In the heavily African-American city of Miami Gardens, where Trayvon Martin hailed from, Mayor Oliver Gilbert said he’s hopeful that Clinton’s strong debate performance will generate more excitement for the candidate. He also said Trump’s position on police stop-and-frisk policies, and his suggestion that all blacks live in ghettos, could motivate minority voters.
“There’s this presumption that we’re all under-educated and uneducated and living with all of this crime — it’s insulting,” Gilbert said. “And when Trump says ‘what do you have to lose if you vote for me,’ we see how he and his crowd cheered once when a black man got punched in the face at one of his rallies. That’s what we have to lose.”
Both Trump and Clinton are making moves to reach out to Florida’s black community, which is more diverse than in many other states because some of Florida’s black population originates from Caribbean countries like Haiti and Jamaica. Clinton’s ad strategy reflects that, launching an ad this month narrated in Creole and running on Haitian radio stations in South Florida. And Trump met with a group of Haitian-American leaders in Miami two weeks ago.
Tallahassee Mayor Andrew Gillum, one of Clinton’s highest-profile black leaders in the state, acknowledged that he saw “varying levels of enthusiasm” for Clinton at a recent event. Though he said “it’s hard to recapture that level of enthusiasm” Obama enjoyed in 2008, he’s confident young black voters will show up to the polls for Clinton.
“While I’d love for them to be excited when they show up to the polls,” citing his own excitement about what Clinton’s policy agenda can offer the black community, “my first job is to make sure they get there,” Gillum said.
Clinton’s campaign says it also has been holding events in Orlando and South Florida, partnering with African-American owned small businesses and churches to recruit leaders for its volunteer efforts. Clinton volunteers, they say, have also been organizing on the campuses of Florida's historically black colleges and universities, like Florida A&M University, Edward Waters College and Bethune-Cookman.

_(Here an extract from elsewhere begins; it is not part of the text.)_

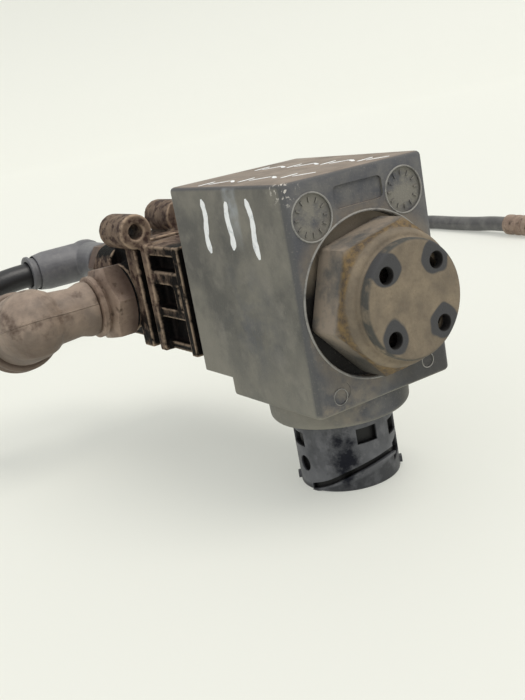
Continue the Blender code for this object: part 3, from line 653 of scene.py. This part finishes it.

Among those efforts were a rally late last month at FAMU headlined by Clinton’s running mate, Virginia Sen. Tim Kaine, in which he praised the value of HBCUs and hammered Trump for pushing the “bigoted notion that President Obama wasn’t even born in this country” and tying the Republican to “Ku Klux Klan values.”
Kaine’s rhetoric wasn’t enough to inspire Tyresha McClenney and Bryan Anderson, two first-time voters and FAMU students who attended the Democrat’s rally. McLenney noted that she doesn’t believe Clinton has spoken enough about racial inequality and police brutality.
“It’s not something that she continuously says, it’s only like when the media gets a video of a black person getting shot,” she said. “When the media dies down on that, and she’s still saying it … that would help have more trust in her and believe in what she says.”
Added Anderson: “A lot of her attempts to reach out come across as pandering.”
That lack of excitement worries Henry Crespo, president of the Miami-based Florida Democratic Black Caucus.
“No one is writing songs for Hillary. Obama had will.i.am. Hillary has nobody like that,” said Crespo. “Right now, the vote is against Trump. It’s not for Hillary. I still think she’s going to win. But you want your people to be for your candidate, not just against the other guy.”